The Italians for instance were in love with buffaloes. “They have a thing about buffalo. I don’t know if it’s because they are effeminate, and they want to show their manhood!” Mr Wain once told Associated Press.
“The only people I talk out of work here is the old duck who wants her pet Alsatian mounted…For heaven’s sake, after enjoying the pet for 22 years, you don’t want it stuffed in a corner of the room. That’s bizarre as far as I am concerned”.
In 1969, Ken Kertell, a director at Zimmerman told Associated Press: Taxidermy is an art you see. You can’t put a dead animal on a conveyor belt and wait for it to come out the other end as a lifelike model. Everything has to be done by hand.”

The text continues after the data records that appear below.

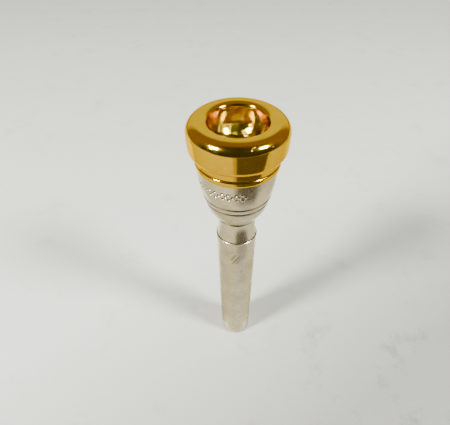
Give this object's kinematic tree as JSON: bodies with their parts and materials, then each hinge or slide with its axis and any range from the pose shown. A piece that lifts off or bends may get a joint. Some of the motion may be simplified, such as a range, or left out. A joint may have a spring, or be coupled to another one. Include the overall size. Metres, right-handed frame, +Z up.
{
  "type": "trumpet mouthpiece",
  "caption": "Trumpet mouthpiece standing on its shank, with a gold plated screw rim, a gold lipped silver plated cup and a tapered silver plated backbore shank.",
  "frame": {"origin": "centre of the end face of the shank's tip", "axes": "+Z up the axis, from the tip to the rim; +X to the right and +Y away, seen from the front"},
  "size_m": [0.027, 0.027, 0.087],
  "materials": {
    "gold_plate": "polished",
    "silver_plate": "satin",
    "seal_rubber": "matte"
  },
  "bodies": {
    "shank": {"backbore_shank": "silver_plate"},
    "shank_seal": {"shank_o_ring": "seal_rubber"},
    "cup": {"cup_body": "silver_plate"},
    "rim_seal": {"rim_o_ring": "seal_rubber"},
    "rim": {"screw_rim": "gold_plate"}
  },
  "joints": [
    {"name": "cup_lift", "type": "slide", "parent": "shank", "child": "shank_seal", "axis": [0, 0, 1], "range_m": [0, 0.00715]},
    {"name": "cup_turn", "type": "hinge", "parent": "shank_seal", "child": "cup", "pos_m": [0, 0, 0.0484], "axis": [0, 0, 1], "range_deg": [0, 3240]},
    {"name": "rim_lift", "type": "slide", "parent": "cup", "child": "rim_seal", "axis": [0, 0, 1], "range_m": [0, 0.00317]},
    {"name": "rim_turn", "type": "hinge", "parent": "rim_seal", "child": "rim", "pos_m": [0, 0, 0.0757], "axis": [0, 0, 1], "range_deg": [0, 1800]}
  ],
  "couplings": [
    {"joint": "cup_turn", "follows": "cup_lift", "rad_per_m": 7913.3},
    {"joint": "rim_turn", "follows": "rim_lift", "rad_per_m": 9894.8}
  ]
}
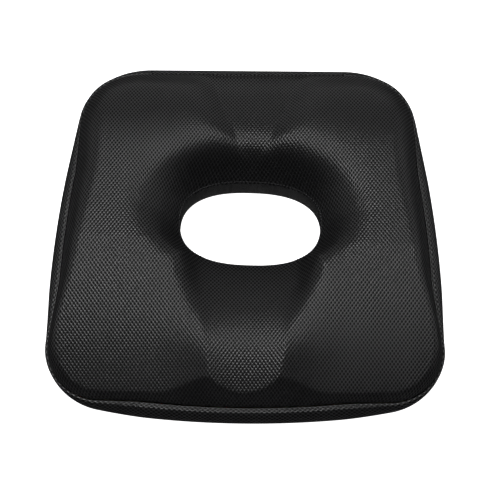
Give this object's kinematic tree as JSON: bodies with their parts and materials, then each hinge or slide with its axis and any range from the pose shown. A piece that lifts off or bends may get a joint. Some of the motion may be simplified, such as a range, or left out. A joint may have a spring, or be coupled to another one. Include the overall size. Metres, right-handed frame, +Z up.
{
  "type": "seat cushion",
  "caption": "Contoured seat cushion: moulded foam with a central oval hole, front pommel and tailbone recess in a black mesh cover, with a zip along the back",
  "frame": {"origin": "on the surface that the cushion lies on, under the middle of the whole object's box", "axes": "+Z up, -Y towards the front edge with the pommel, +Y towards the back edge with the zip, +X towards the sitter's left, which is to the right in a view along +Y"},
  "size_m": [0.4422, 0.4304, 0.084],
  "materials": {
    "air_mesh": "black polyester air mesh with rows of small open diamonds and a soft sheen",
    "lining_mesh": "finer black mesh, matt",
    "grip_cloth": "black woven cloth with small silicone grip dots",
    "memory_foam": null,
    "black_thread": "black polyester thread",
    "zip_tape": "black twill tape",
    "nylon_coil": "black nylon coil, satin",
    "zip_metal": "black enamelled zinc casting, satin"
  },
  "bodies": {
    "cushion": {"foam_core": "memory_foam", "cover_top_panel": "air_mesh", "cover_side_band": "air_mesh", "cover_back_strip_upper": "air_mesh", "cover_back_strip_lower": "air_mesh", "cover_hole_lining": "lining_mesh", "cover_bottom_panel": "grip_cloth", "top_seam_overlock": "black_thread", "bottom_seam_overlock": "black_thread", "hole_rim_overlock": "black_thread", "hole_foot_overlock": "black_thread", "hole_topstitch": "black_thread", "band_seam_left": "black_thread", "band_seam_right": "black_thread", "zip_tape_upper": "zip_tape", "zip_tape_lower": "zip_tape", "zip_stitch_upper": "black_thread", "zip_stitch_lower": "black_thread", "zip_coil_upper": "nylon_coil", "zip_coil_lower": "nylon_coil", "zip_stop_left": "zip_metal", "zip_stop_right": "zip_metal", "zip_end_tab_left": "air_mesh", "zip_end_tab_right": "air_mesh"},
    "zip_slider": {"zip_slider_body": "zip_metal"},
    "zip_pull": {"zip_pull_tab": "zip_metal"}
  },
  "joints": [
    {"name": "zip_slide", "type": "slide", "parent": "cushion", "child": "zip_slider", "axis": [-1, 0, 0], "range_m": [0, 0.1892]},
    {"name": "pull_hinge", "type": "hinge", "parent": "zip_slider", "child": "zip_pull", "pos_m": [0.09461, 0.21275, 0.025], "axis": [0, 0, -1], "range_deg": [0, 180]}
  ]
}
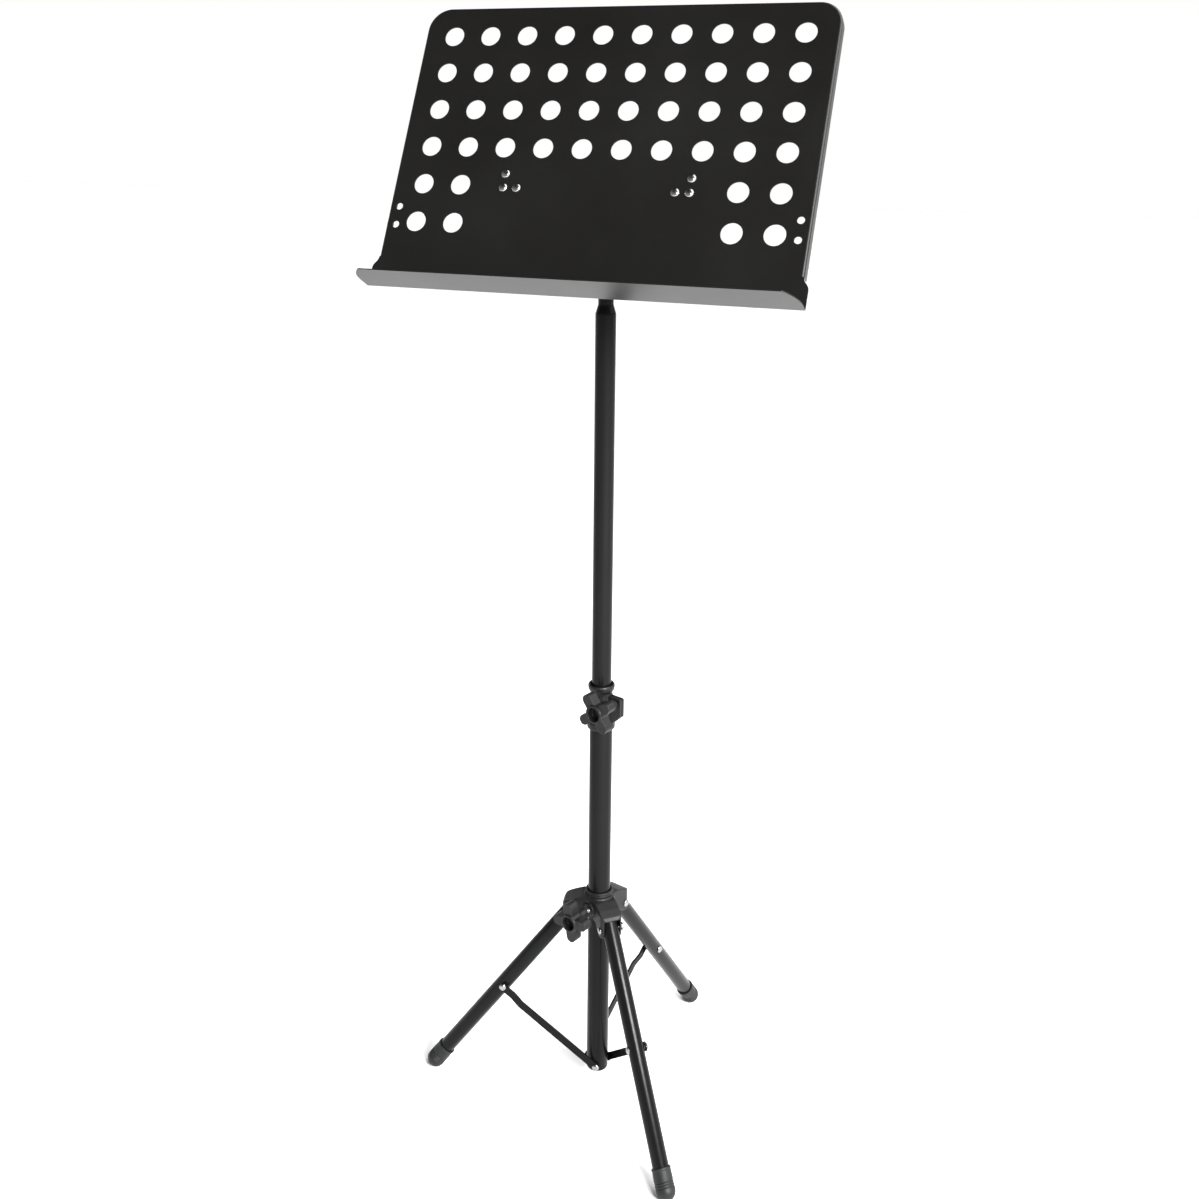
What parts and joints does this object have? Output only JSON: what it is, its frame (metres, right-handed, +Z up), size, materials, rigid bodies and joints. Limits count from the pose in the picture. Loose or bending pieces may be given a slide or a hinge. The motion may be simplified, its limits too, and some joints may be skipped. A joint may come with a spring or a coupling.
{
  "type": "music stand",
  "caption": "Orchestral music stand: perforated sheet-metal desk with a folded ledge, tilting head, telescopic mast with star-knob clamps and a folding tripod with rubber feet.",
  "frame": {"origin": "middle of the footprint, on the floor", "axes": "+Z up along the mast; +X to the reader's right; the reader stands at -Y and looks along +Y"},
  "size_m": [0.5016, 0.395, 1.3652],
  "materials": {
    "desk_paint": "satin black powder coat",
    "tube_paint": "satin black enamel",
    "plastic": "fine-grained satin black",
    "rubber": "matte black",
    "zinc": "bright zinc plate"
  },
  "bodies": {
    "base": {"lower_tube": "tube_paint", "tube_plug": "plastic", "clamp_collar": "plastic", "brace_rivet_left": "zinc", "brace_rivet_front": "zinc", "brace_rivet_back": "zinc"},
    "hub": {"hub": "plastic", "hub_ring": "plastic", "hinge_pin_left": "zinc", "hinge_pin_front": "zinc", "hinge_pin_back": "zinc"},
    "slide_bush": {"slide_bush": "plastic"},
    "mast": {"upper_tube": "tube_paint", "tilt_head": "plastic", "head_pin": "zinc"},
    "desk": {"desk_panel": "desk_paint", "bracket_ear_right": "desk_paint", "bracket_ear_left": "desk_paint", "tilt_bar": "zinc", "desk_rivet_left_1": "zinc", "desk_rivet_left_2": "zinc", "desk_rivet_left_3": "zinc", "desk_rivet_right_1": "zinc", "desk_rivet_right_2": "zinc", "desk_rivet_right_3": "zinc"},
    "height_clamp_knob": {"height_knob": "plastic", "height_screw": "zinc"},
    "hub_clamp_knob": {"hub_knob": "plastic", "hub_screw": "zinc"},
    "tilt_clamp_knob": {"tilt_knob": "plastic", "tilt_screw": "zinc"},
    "leg_left_body": {"leg_left": "tube_paint", "foot_left": "rubber", "leg_bolt_left": "zinc"},
    "brace_left_body": {"brace_left": "tube_paint", "brace_pin_left": "zinc"},
    "leg_front_body": {"leg_front": "tube_paint", "foot_front": "rubber", "leg_bolt_front": "zinc"},
    "brace_front_body": {"brace_front": "tube_paint", "brace_pin_front": "zinc"},
    "leg_back_body": {"leg_back": "tube_paint", "foot_back": "rubber", "leg_bolt_back": "zinc"},
    "brace_back_body": {"brace_back": "tube_paint", "brace_pin_back": "zinc"}
  },
  "joints": [
    {"name": "hub_slide", "type": "slide", "parent": "base", "child": "hub", "axis": [0, 0, 1], "range_m": [0, 0.0813]},
    {"name": "leg_fold_left", "type": "hinge", "parent": "hub", "child": "leg_left_body", "pos_m": [-0.03806, -0.03255, 0.25445], "axis": [0.2181, -0.9759, 0], "range_deg": [0, 36.65]},
    {"name": "brace_swing_left", "type": "hinge", "parent": "base", "child": "brace_left_body", "pos_m": [0.00349, -0.03966, 0.034], "axis": [-0.2181, 0.9759, 0], "range_deg": [0, 36.02]},
    {"name": "leg_fold_front", "type": "hinge", "parent": "hub", "child": "leg_front_body", "pos_m": [0.0264, -0.05275, 0.25445], "axis": [0.7361, 0.6769, 0], "range_deg": [0, 36.65]},
    {"name": "brace_swing_front", "type": "hinge", "parent": "base", "child": "brace_front_body", "pos_m": [0.01178, -0.01321, 0.034], "axis": [-0.7361, -0.6769, 0], "range_deg": [0, 36.02]},
    {"name": "leg_fold_back", "type": "hinge", "parent": "hub", "child": "leg_back_body", "pos_m": [0.01166, 0.01317, 0.25445], "axis": [-0.9542, 0.299, 0], "range_deg": [0, 36.65]},
    {"name": "brace_swing_back", "type": "hinge", "parent": "base", "child": "brace_back_body", "pos_m": [-0.01527, -0.01926, 0.034], "axis": [0.9542, -0.299, 0], "range_deg": [0, 36.02]},
    {"name": "mast_slide", "type": "slide", "parent": "base", "child": "slide_bush", "axis": [0, 0, 1], "range_m": [-0.42, 0.06]},
    {"name": "mast_turn", "type": "hinge", "parent": "slide_bush", "child": "mast", "pos_m": [0, -0.02404, 0.48], "axis": [0, 0, 1], "continuous": true},
    {"name": "desk_tilt", "type": "hinge", "parent": "mast", "child": "desk", "pos_m": [0, -0.02404, 1.16], "axis": [-1, 0, 0], "range_deg": [-27, 60]},
    {"name": "height_knob_turn", "type": "hinge", "parent": "base", "child": "height_clamp_knob", "pos_m": [0.01909, -0.03002, 0.5505], "axis": [-0.299, -0.9542, 0], "range_deg": [0, 360]},
    {"name": "hub_knob_turn", "type": "hinge", "parent": "hub", "child": "hub_clamp_knob", "pos_m": [0, -0.02404, 0.26895], "axis": [-0.299, -0.9542, 0], "range_deg": [0, 360]},
    {"name": "tilt_knob_turn", "type": "hinge", "parent": "mast", "child": "tilt_clamp_knob", "pos_m": [0, -0.02404, 1.16], "axis": [0, 1, 0], "range_deg": [0, 360]}
  ],
  "couplings": [
    {"joint": "leg_fold_left", "follows": "hub_slide", "rad_per_m": 7.8572},
    {"joint": "brace_swing_left", "follows": "hub_slide", "rad_per_m": 7.7211},
    {"joint": "leg_fold_front", "follows": "hub_slide", "rad_per_m": 7.8572},
    {"joint": "brace_swing_front", "follows": "hub_slide", "rad_per_m": 7.7211},
    {"joint": "leg_fold_back", "follows": "hub_slide", "rad_per_m": 7.8572},
    {"joint": "brace_swing_back", "follows": "hub_slide", "rad_per_m": 7.7211}
  ]
}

And Zimmerman Ltd managers did not hide the fact that they were after dollars. Kertell once said: “We are not in this for fun, we are in it for money. But I don’t want you to get the impression we’re in the slaughter trade. We don’t look at it that way.”
In 1977, after 33 years of raving success, Zimmerman’s Ltd was given months to close shop following the ban on hunting. The government also ordered all licensed hunters to turn in their weapons to the Central Firearms Bureau.
It was the end of Zimmerman Ltd and since he did not need all that land, he sold it and from these emerged the modern day Zimmerman.
Fantastic piece you've put down John Kamau. As usual, your articles meet the seldom-reached threshold for journalism in Kenya. Keep them coming!
Great article! I visited the Zimmerman factory shop in 1975 with my Mom, who bought me a pair of black leather sandals. I remember having nightmares of the grotesque snarling animal heads and the elephant stools.